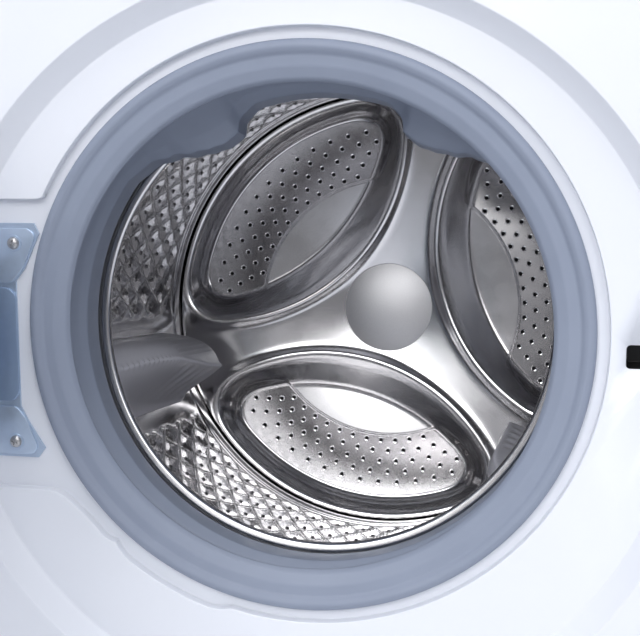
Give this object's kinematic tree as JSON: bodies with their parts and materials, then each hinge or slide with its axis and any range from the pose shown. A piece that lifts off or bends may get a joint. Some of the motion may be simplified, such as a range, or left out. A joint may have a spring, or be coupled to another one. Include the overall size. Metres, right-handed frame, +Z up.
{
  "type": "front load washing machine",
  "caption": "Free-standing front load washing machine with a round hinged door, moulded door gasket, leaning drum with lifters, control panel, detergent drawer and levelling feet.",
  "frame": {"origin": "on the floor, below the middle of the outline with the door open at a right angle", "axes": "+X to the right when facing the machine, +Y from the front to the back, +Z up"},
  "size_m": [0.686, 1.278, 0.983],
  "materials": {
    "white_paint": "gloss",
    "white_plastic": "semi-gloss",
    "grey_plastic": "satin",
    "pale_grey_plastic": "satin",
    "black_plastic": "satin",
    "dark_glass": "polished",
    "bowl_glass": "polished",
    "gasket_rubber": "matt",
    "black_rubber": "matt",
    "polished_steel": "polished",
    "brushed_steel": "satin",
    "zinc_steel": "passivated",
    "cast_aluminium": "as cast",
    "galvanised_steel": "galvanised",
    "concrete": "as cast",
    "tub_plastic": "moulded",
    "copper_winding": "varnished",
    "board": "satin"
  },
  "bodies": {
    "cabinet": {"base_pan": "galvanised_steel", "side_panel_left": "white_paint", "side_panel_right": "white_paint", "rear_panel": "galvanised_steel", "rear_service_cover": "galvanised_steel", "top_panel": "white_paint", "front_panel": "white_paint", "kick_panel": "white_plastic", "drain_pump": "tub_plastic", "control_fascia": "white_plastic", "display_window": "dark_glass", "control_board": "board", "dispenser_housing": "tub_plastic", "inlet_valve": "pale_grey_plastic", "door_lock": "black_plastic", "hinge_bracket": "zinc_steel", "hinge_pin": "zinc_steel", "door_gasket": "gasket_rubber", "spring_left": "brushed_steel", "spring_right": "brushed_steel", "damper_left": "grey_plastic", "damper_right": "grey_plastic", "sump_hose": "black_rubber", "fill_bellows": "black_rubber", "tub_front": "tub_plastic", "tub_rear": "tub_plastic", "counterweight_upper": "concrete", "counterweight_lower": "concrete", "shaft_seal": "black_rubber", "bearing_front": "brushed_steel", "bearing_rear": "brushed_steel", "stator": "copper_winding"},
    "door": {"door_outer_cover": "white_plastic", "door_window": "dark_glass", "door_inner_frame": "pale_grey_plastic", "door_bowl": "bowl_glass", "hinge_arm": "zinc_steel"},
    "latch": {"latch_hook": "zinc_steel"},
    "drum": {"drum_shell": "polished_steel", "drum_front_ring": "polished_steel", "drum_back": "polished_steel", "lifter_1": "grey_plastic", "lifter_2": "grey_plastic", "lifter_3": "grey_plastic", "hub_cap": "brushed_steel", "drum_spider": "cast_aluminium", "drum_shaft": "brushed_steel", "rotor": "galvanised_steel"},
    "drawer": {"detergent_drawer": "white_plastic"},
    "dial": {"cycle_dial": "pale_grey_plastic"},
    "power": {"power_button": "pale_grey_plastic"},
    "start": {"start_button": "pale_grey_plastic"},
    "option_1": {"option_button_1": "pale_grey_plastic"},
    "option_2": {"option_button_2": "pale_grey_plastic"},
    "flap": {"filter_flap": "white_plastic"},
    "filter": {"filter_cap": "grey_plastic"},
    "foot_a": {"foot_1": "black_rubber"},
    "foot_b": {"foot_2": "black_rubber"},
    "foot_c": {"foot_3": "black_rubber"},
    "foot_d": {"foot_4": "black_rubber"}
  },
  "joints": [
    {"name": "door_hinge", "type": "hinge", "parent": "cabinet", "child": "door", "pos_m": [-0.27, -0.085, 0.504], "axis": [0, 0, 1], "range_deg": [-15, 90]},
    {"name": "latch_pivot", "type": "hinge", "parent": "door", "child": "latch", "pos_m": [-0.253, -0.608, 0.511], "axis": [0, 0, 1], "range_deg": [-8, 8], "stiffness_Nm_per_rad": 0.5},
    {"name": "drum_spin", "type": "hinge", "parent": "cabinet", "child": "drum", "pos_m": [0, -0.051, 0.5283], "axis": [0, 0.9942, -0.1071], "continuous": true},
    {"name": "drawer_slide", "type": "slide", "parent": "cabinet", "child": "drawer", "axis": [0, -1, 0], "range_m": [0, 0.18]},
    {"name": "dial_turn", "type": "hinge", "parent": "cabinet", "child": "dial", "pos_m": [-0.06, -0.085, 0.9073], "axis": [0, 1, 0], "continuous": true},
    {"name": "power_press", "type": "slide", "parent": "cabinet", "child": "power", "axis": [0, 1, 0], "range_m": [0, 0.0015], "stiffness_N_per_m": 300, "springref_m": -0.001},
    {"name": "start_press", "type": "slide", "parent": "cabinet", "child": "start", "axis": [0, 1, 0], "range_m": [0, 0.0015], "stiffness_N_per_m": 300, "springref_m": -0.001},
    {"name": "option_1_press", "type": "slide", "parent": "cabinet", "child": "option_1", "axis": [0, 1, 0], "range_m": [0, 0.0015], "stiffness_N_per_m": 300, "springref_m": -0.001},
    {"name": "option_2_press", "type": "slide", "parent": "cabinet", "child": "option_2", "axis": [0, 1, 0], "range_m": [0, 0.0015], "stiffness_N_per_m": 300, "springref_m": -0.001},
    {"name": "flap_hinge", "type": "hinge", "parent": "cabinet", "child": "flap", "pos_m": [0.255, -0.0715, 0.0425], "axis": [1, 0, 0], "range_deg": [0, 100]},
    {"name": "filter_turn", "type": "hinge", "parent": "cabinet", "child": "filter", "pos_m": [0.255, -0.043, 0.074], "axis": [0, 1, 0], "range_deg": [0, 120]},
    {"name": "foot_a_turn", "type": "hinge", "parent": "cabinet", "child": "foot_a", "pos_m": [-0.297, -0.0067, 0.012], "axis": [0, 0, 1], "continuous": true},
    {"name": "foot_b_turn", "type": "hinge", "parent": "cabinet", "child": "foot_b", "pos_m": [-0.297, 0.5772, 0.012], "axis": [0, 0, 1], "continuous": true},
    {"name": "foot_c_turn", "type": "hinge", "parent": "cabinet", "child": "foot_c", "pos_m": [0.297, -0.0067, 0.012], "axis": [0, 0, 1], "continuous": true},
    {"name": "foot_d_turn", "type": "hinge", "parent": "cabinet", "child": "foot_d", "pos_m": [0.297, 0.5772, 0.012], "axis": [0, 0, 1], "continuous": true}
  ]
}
---
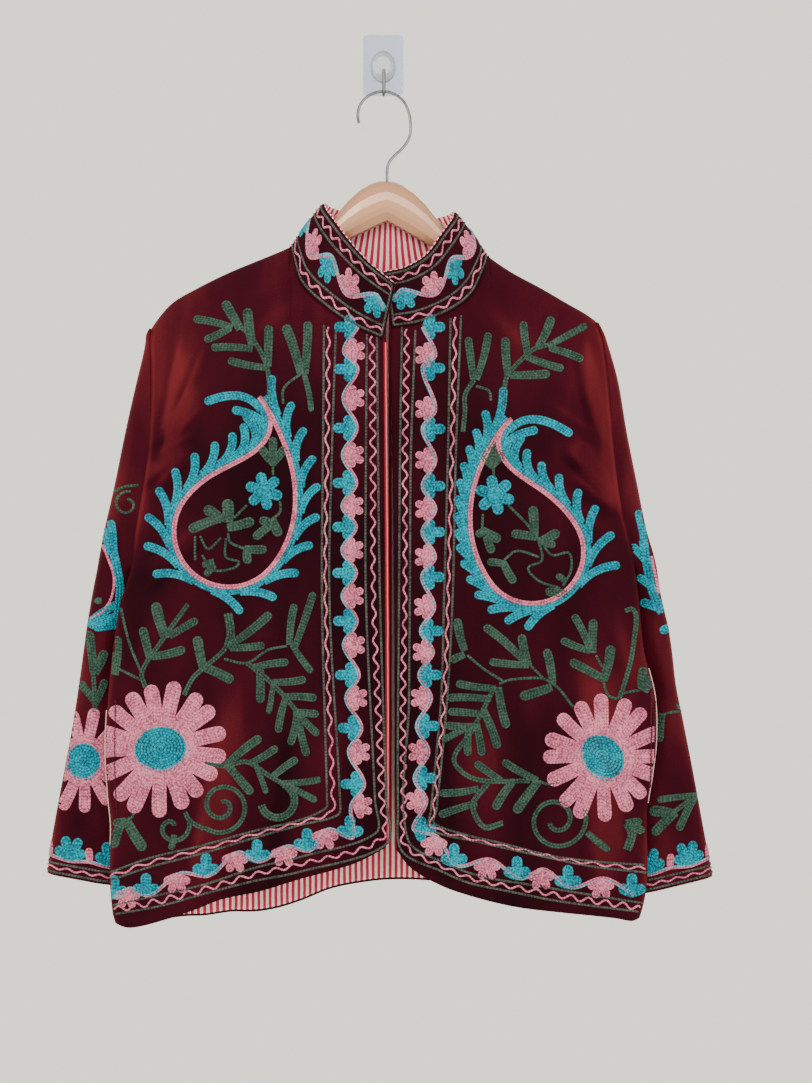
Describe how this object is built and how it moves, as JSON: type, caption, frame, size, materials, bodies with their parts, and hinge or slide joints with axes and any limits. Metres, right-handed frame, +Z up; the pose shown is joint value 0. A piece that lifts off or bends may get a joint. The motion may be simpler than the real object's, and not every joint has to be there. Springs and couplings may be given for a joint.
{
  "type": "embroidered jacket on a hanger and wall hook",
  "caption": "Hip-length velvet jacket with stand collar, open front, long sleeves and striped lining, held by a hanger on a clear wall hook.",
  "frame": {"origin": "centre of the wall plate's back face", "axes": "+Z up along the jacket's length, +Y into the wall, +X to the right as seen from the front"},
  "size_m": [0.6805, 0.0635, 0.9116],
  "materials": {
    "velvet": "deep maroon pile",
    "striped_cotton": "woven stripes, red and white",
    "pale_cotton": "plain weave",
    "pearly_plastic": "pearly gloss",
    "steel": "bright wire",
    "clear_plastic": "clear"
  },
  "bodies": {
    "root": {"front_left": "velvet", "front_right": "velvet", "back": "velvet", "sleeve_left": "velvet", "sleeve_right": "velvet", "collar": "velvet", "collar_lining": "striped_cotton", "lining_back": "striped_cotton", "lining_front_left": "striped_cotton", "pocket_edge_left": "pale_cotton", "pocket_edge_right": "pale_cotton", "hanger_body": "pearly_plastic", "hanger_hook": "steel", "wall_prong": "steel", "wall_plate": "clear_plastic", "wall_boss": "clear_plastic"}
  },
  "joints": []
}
* * *
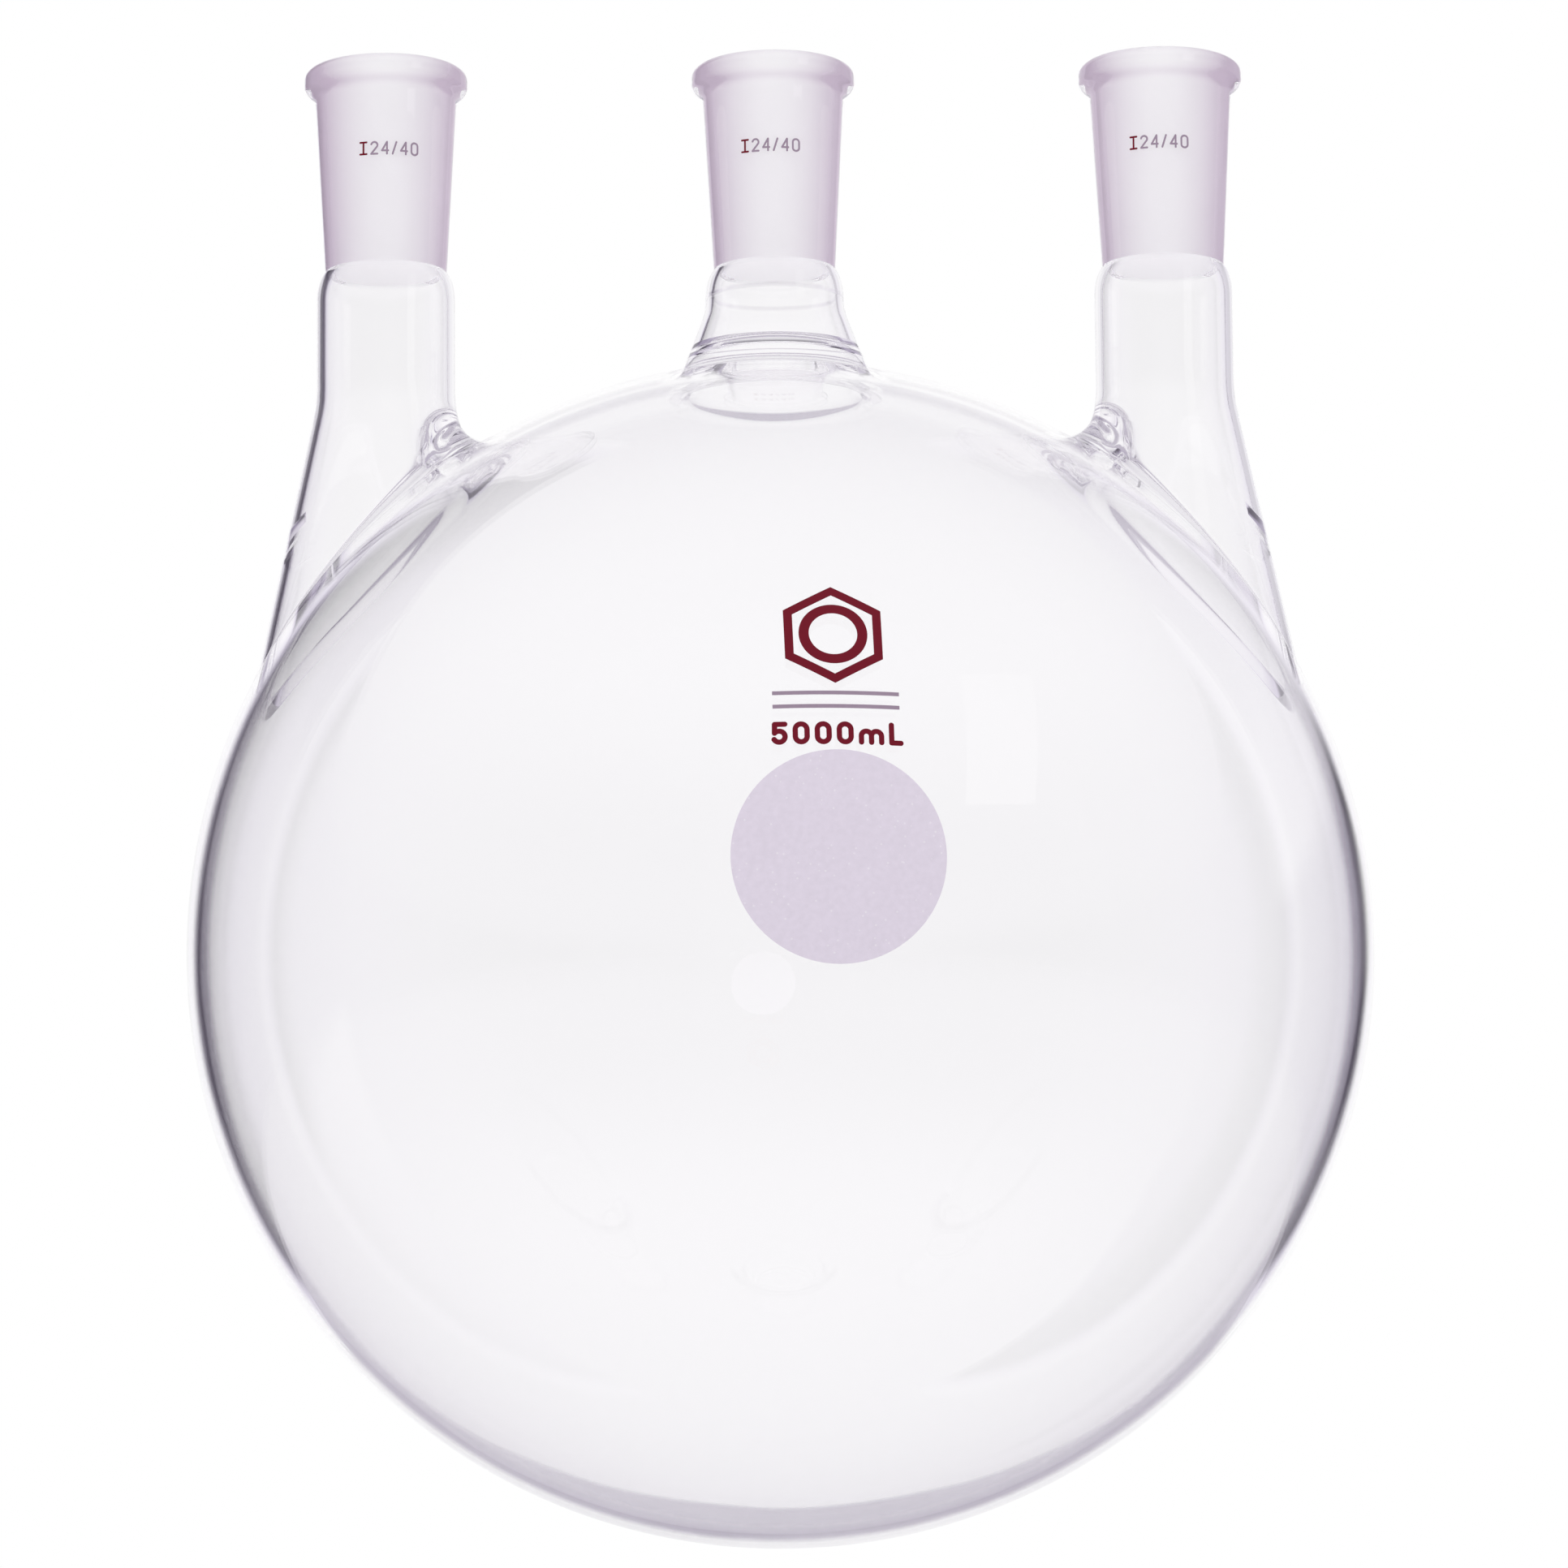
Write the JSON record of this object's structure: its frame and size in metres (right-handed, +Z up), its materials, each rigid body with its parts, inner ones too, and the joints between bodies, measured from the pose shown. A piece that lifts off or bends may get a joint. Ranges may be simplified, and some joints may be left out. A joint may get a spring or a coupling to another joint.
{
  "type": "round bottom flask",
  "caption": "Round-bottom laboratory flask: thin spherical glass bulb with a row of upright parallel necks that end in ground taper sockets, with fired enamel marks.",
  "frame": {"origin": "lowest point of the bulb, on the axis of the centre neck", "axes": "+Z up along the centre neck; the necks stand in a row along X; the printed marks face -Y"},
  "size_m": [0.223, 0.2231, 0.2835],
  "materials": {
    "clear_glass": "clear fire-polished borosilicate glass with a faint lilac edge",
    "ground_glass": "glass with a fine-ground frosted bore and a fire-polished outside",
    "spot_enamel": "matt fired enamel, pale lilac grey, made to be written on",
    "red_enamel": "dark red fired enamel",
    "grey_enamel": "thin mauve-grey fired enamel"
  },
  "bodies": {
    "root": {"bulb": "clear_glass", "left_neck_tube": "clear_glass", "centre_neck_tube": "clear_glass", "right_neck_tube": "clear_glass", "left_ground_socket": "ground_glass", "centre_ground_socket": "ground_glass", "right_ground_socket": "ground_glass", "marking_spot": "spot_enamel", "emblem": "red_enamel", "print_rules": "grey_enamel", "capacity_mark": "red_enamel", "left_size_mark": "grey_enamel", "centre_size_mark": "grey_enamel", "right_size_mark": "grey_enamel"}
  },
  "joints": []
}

▶ [INSTRUCTIONS TO FOLLOW]: What count of lines in the listing contain the word "each"? Reply with the number only.

▶ [OUTPUT OF THE TASK]: 2